Tuesday, April 7, 2009

Claire.. who knew..?

Amazingly enough, I seem to have fallen out of love with Claire. And what it is, really, is a steady accumulation of resentment at her always telling me what I should do. She can't help it.

We had dinner on Friday and, after a bit of prodding for detail about my sex life (she knows I'm quite busy) I told her about Lisa. "You know you're playing with fire, don't you?" she said. Meaning, as it turned out, that Lisa would end up getting attached (Lisa's married) and the whole thing would end up getting ugly and messy. Although not as messy as my thing with Judith is showing signs of becoming. But I digress...

Saturday, April 4, 2009

Lisa... text

I got this from Lisa this morning. It's intriguing:
Have met someone more perverted than you! Will tell you all on Wednesday.

Friday, April 3, 2009

Texts.

This with Penny, a 30-something woman I met and had a drink with a couple of weeks ago and who I was supposed to see again last night until she cancelled. So I rescheduled and was on my out to have dinner with Claire when Penny texted me again to see if she could reinstate our date..

Penny: If we promise to finish by 11pm we could still have our 'play' tonight... or is it too late notice?

Me: Damn! I have a dinner+movie date

Penny: oohh nice, I wish I'd got in earlier. Oh well.

Penny (5 mins later): Tell me what you like to do .. in bed

Me: Among other things, pin you down and fuck you hard.
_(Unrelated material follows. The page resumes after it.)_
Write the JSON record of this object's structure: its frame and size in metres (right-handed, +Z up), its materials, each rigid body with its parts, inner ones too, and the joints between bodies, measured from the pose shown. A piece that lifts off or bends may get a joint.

Penny: Mmm.. I wish you could cancel your date

Me: I'm also rather partial to doing you from behind (maybe preceded by a nice tease-y backrub)
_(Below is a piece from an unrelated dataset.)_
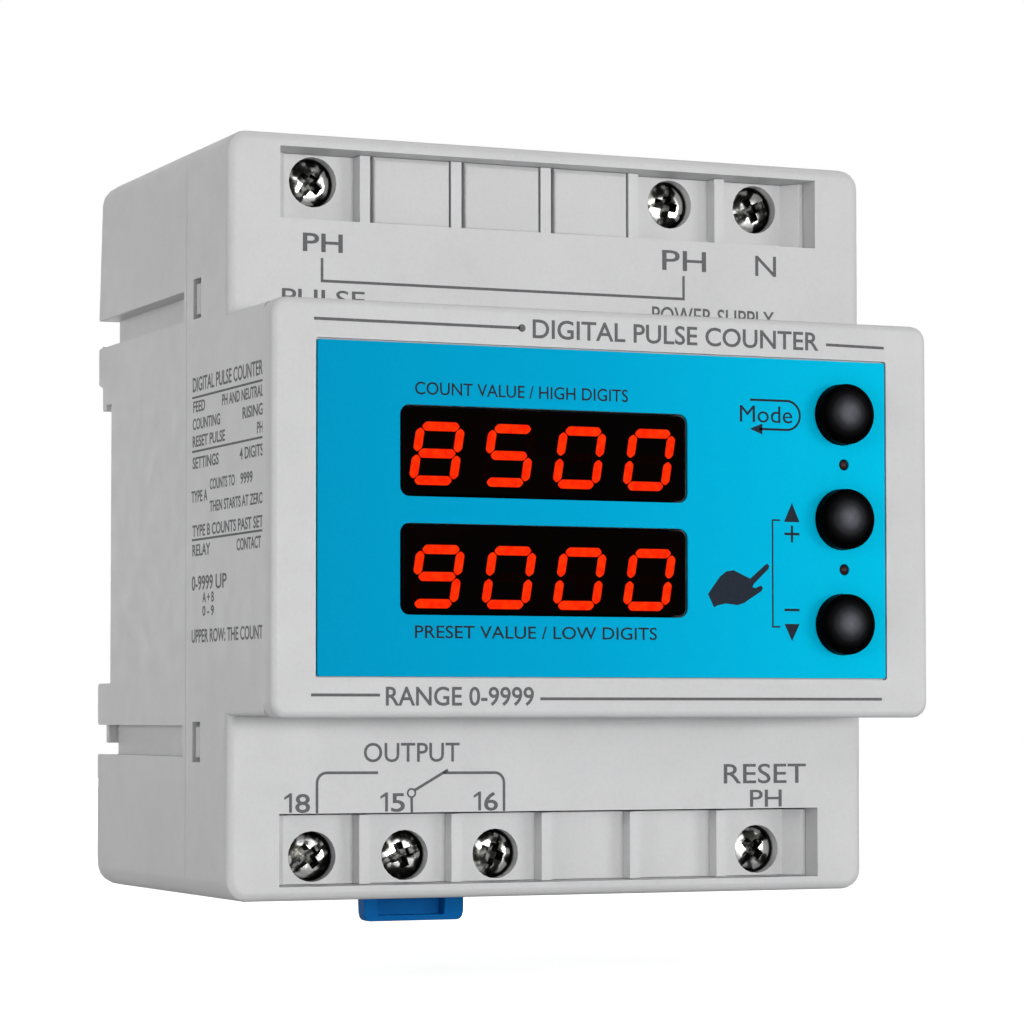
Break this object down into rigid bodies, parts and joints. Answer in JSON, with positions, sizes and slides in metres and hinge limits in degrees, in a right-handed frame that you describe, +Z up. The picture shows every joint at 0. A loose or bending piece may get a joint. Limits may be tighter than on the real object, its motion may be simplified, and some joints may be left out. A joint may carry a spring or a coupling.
{
  "type": "rail-mounted panel counter",
  "caption": "Digital pulse counter in a light grey modular enclosure that clips to a mounting rail, with display windows, push buttons, lamps and screw terminals with rising clamps.",
  "frame": {"origin": "on the rail seat at the back, in the middle of the width and of the rail's height", "axes": "+Y out of the back towards the rail, -Y out of the face with the displays, +Z up, +X to the right as seen from the front"},
  "size_m": [0.0842, 0.0689, 0.0954],
  "materials": {
    "shell": "light grey moulded, fine matt grain",
    "label_film": "blue printed film, satin",
    "smoked_window": "dark red smoked, polished",
    "button": "black, polished",
    "lamp": "dark red lens, unlit",
    "plated_steel": "bright plated",
    "tinned_brass": "tinned",
    "board": "green solder mask",
    "black_part": "black moulded",
    "core_steel": "varnished laminations",
    "component_case": "blue case",
    "film_case": "yellow case",
    "capacitor_can": "dark sleeve",
    "clip": "dark blue moulded"
  },
  "bodies": {
    "housing": {"rear_base": "shell", "front_housing": "shell", "front_lid": "shell", "upper_terminal_strip": "shell", "lower_terminal_strip": "shell", "blanking_plug_1": "shell", "blanking_plug_2": "shell", "blanking_plug_3": "shell", "face_label": "label_film", "upper_window": "smoked_window", "lower_window": "smoked_window", "upper_lamp": "lamp", "lower_lamp": "lamp", "upper_contact_1": "tinned_brass", "upper_contact_2": "tinned_brass", "upper_contact_3": "tinned_brass", "lower_contact_1": "tinned_brass", "lower_contact_2": "tinned_brass", "lower_contact_3": "tinned_brass", "lower_contact_4": "tinned_brass", "power_board": "board", "display_board": "board", "upper_display": "black_part", "lower_display": "black_part", "mode_switch": "black_part", "up_switch": "black_part", "down_switch": "black_part", "microcontroller": "black_part", "left_pin_row": "black_part", "right_pin_row": "black_part", "transformer": "core_steel", "relay": "component_case", "varistor": "component_case", "film_capacitor": "film_case", "smoothing_capacitor": "capacitor_can"},
    "mode_button": {"mode_button": "button"},
    "up_button": {"up_button": "button"},
    "down_button": {"down_button": "button"},
    "upper_screw_1": {"upper_screw_1": "plated_steel"},
    "upper_screw_2": {"upper_screw_2": "plated_steel"},
    "upper_screw_3": {"upper_screw_3": "plated_steel"},
    "lower_screw_1": {"lower_screw_1": "plated_steel"},
    "lower_screw_2": {"lower_screw_2": "plated_steel"},
    "lower_screw_3": {"lower_screw_3": "plated_steel"},
    "lower_screw_4": {"lower_screw_4": "plated_steel"},
    "upper_cage_1": {"upper_cage_1": "plated_steel"},
    "upper_cage_2": {"upper_cage_2": "plated_steel"},
    "upper_cage_3": {"upper_cage_3": "plated_steel"},
    "lower_cage_1": {"lower_cage_1": "plated_steel"},
    "lower_cage_2": {"lower_cage_2": "plated_steel"},
    "lower_cage_3": {"lower_cage_3": "plated_steel"},
    "lower_cage_4": {"lower_cage_4": "plated_steel"},
    "rail_clip": {"rail_clip": "clip"}
  },
  "joints": [
    {"name": "mode_button_press", "type": "slide", "parent": "housing", "child": "mode_button", "axis": [0, 1, 0], "range_m": [0, 0.0006], "stiffness_N_per_m": 2000},
    {"name": "up_button_press", "type": "slide", "parent": "housing", "child": "up_button", "axis": [0, 1, 0], "range_m": [0, 0.0006], "stiffness_N_per_m": 2000},
    {"name": "down_button_press", "type": "slide", "parent": "housing", "child": "down_button", "axis": [0, 1, 0], "range_m": [0, 0.0006], "stiffness_N_per_m": 2000},
    {"name": "rail_clip_pull", "type": "slide", "parent": "housing", "child": "rail_clip", "axis": [0, 0, -1], "range_m": [0, 0.004], "stiffness_N_per_m": 2000},
    {"name": "upper_screw_1_turn", "type": "hinge", "parent": "housing", "child": "upper_screw_1", "pos_m": [-0.0295, -0.0391, 0.04145], "axis": [0, 1, 0], "range_deg": [0, 2880]},
    {"name": "upper_cage_1_rise", "type": "slide", "parent": "housing", "child": "upper_cage_1", "axis": [0, -1, 0], "range_m": [0, 0.004]},
    {"name": "upper_screw_2_turn", "type": "hinge", "parent": "housing", "child": "upper_screw_2", "pos_m": [0.0177, -0.0391, 0.04145], "axis": [0, 1, 0], "range_deg": [0, 2880]},
    {"name": "upper_cage_2_rise", "type": "slide", "parent": "housing", "child": "upper_cage_2", "axis": [0, -1, 0], "range_m": [0, 0.004]},
    {"name": "upper_screw_3_turn", "type": "hinge", "parent": "housing", "child": "upper_screw_3", "pos_m": [0.0295, -0.0391, 0.04145], "axis": [0, 1, 0], "range_deg": [0, 2880]},
    {"name": "upper_cage_3_rise", "type": "slide", "parent": "housing", "child": "upper_cage_3", "axis": [0, -1, 0], "range_m": [0, 0.004]},
    {"name": "lower_screw_1_turn", "type": "hinge", "parent": "housing", "child": "lower_screw_1", "pos_m": [-0.0295, -0.0391, -0.03865], "axis": [0, 1, 0], "range_deg": [0, 2880]},
    {"name": "lower_cage_1_rise", "type": "slide", "parent": "housing", "child": "lower_cage_1", "axis": [0, -1, 0], "range_m": [0, 0.004]},
    {"name": "lower_screw_2_turn", "type": "hinge", "parent": "housing", "child": "lower_screw_2", "pos_m": [-0.0177, -0.0391, -0.03865], "axis": [0, 1, 0], "range_deg": [0, 2880]},
    {"name": "lower_cage_2_rise", "type": "slide", "parent": "housing", "child": "lower_cage_2", "axis": [0, -1, 0], "range_m": [0, 0.004]},
    {"name": "lower_screw_3_turn", "type": "hinge", "parent": "housing", "child": "lower_screw_3", "pos_m": [-0.0059, -0.0391, -0.03865], "axis": [0, 1, 0], "range_deg": [0, 2880]},
    {"name": "lower_cage_3_rise", "type": "slide", "parent": "housing", "child": "lower_cage_3", "axis": [0, -1, 0], "range_m": [0, 0.004]},
    {"name": "lower_screw_4_turn", "type": "hinge", "parent": "housing", "child": "lower_screw_4", "pos_m": [0.0295, -0.0391, -0.03865], "axis": [0, 1, 0], "range_deg": [0, 2880]},
    {"name": "lower_cage_4_rise", "type": "slide", "parent": "housing", "child": "lower_cage_4", "axis": [0, -1, 0], "range_m": [0, 0.004]}
  ],
  "couplings": [
    {"joint": "upper_screw_1_turn", "follows": "upper_cage_1_rise", "rad_per_m": 12566},
    {"joint": "upper_screw_2_turn", "follows": "upper_cage_2_rise", "rad_per_m": 12566},
    {"joint": "upper_screw_3_turn", "follows": "upper_cage_3_rise", "rad_per_m": 12566},
    {"joint": "lower_screw_1_turn", "follows": "lower_cage_1_rise", "rad_per_m": 12566},
    {"joint": "lower_screw_2_turn", "follows": "lower_cage_2_rise", "rad_per_m": 12566},
    {"joint": "lower_screw_3_turn", "follows": "lower_cage_3_rise", "rad_per_m": 12566},
    {"joint": "lower_screw_4_turn", "follows": "lower_cage_4_rise", "rad_per_m": 12566}
  ]
}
Penny: Doggy is my favorite

Me: Doggy was my favorite too, but i've recently rediscovered face-to-face fucking. The trick is to keep it nice and raunchy

Me: (about 10 seconds later) Oh, and I love anal sex as well

Penny : Of course. Have you done anal sex face-to-face?

Me: Yes. It has great visual appeal.

Penny: and it feels w o n d e r f u l

-----------------------------------------

Lisa

You will, no doubt, remember me mentioning briefly my new friend Lisa, who was going to come over one day and masturbate while I was doing some admin work so I could watch out of the corner of my eye.
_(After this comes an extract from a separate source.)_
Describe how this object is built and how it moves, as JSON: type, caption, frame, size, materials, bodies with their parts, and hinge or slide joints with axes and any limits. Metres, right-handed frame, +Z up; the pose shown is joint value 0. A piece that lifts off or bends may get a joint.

Well, that particular day didn't work out after all (not entirely a bad thing, I really can't do two things at once) as her husband had the car or something. Yes, she's another married one.

What I like about this daytime sex with married women is that it's so neatly compartmentalized: we meet up, we have sex, we have a few laughs, they leave. It exists by itself in a little bubble. And unlike, say Oona, they don't bug me about "why don't you ever want to introduce me to your friends?", "why don't you ever want to take me out to dinner?" etc., although oddly enough I did in fact take Oona out for dinner during the week. But we no longer fuck.

Lisa's in her mid30s, married (apparently quite happily), bright and amusing, and until she goes back to work in a couple of months is housebound with a young child. She's bored. We've gotten together maybe half a dozen times and I've run all my usual ideas past her and she's not recoiled in horror. She loves it in the ass and says that her husband's cock is very thick and it's quite an effort to get it in there (and he's too tired half the time) so my eagerness and normal-sized cock makes that all work nicely.

Wednesday morning I met her at an adult store and we went shopping. A big rabbit-y vibe and some anal beads (actually, two different strings of anal beads. One smaller, one larger.) Then when we got back to my place, before we tried out all the new stuff, we went to the bathroom where I lay down in the tub and she pissed on my cock - she was squatting just over me, her pussy almost touching my cock as she did. I returned the favor. Then, after a shower, we tried out all the new stuff.

Thursday morning after she came over I blindfolded her, then there was a knock on my door and it was Mike, a guy we'd found on the same site we'd met on. Neither of us had ever met him before, but he was pretty much what he's said he was... mid30s, nice-looking, decent guy. (But, as Lisa and I agreed when we discussed it later, very hung over.) He and I undressed her, then blindfold off and we all had a very agreeable (yes, that word again) time.

After he left I took her out for lunch. We agreed that we probably wouldn't see Mike again, even though it'd been fun.